Two-Lane Blacktop in New York; Angelheart in Amsterdam; Do the Right Thing in L.A. - I remember the cinemas as clearly as the films. So, as we lose the Odeon, it’s great to hear that my favourite, the Glasgow Film Theatre (the old Cosmo) is expanding, with plans for a third screen. Badlands, Picnic at Hanging Rock, The Tenant, 1900 - they’re all forever associated with the GFT for me.

Entertainment bargain of the week has to be Glasgow for Gaza, the comedy night at the Stand on Monday.  For just a tenner, you’ll be entertained by Raymond Mearns, Bruce Morton, Stu Who, Gary Little, Mark Nelson, Viv Gee and Billy Kirkwood.

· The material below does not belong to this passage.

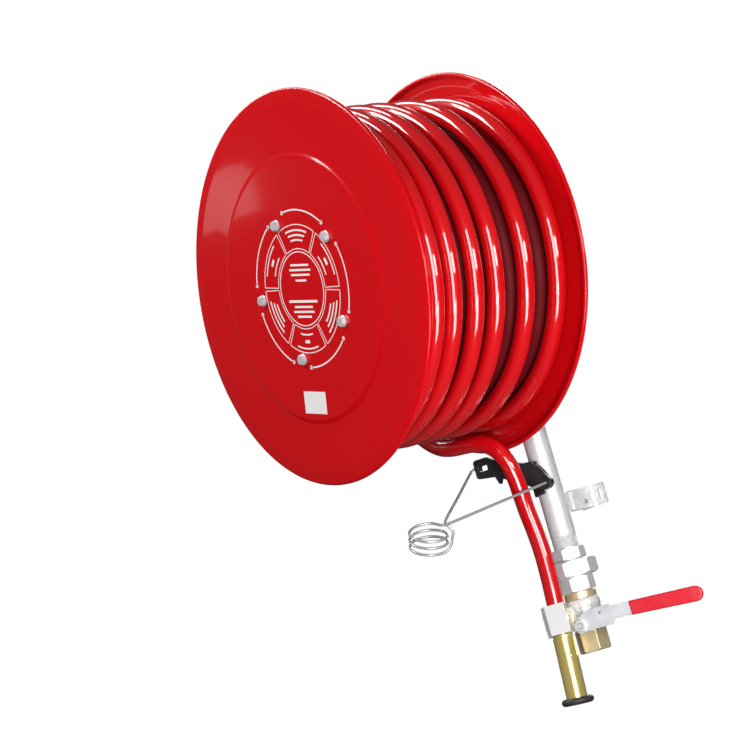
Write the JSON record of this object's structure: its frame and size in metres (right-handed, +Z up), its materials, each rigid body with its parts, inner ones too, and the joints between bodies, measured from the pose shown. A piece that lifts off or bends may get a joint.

Money raised at the event will be split between the three charities organising appeals through the Disasters Emergency Committee to help people affected by the recent violence in Gaza. Doors open at 7.30pm, showtime 8.30pm.

And I’ll be getting into the festive spirit - oh yes I will etc - with a visit to Cinderella at the King’s Theatre.  It’s always a spectacular show, but a big attraction is the brilliant Gavin Mitchell, who’s proving himself to be a worthy successor to the Scottish panto greats who’ve graced that stage over the decades. And he looks fab in a frock.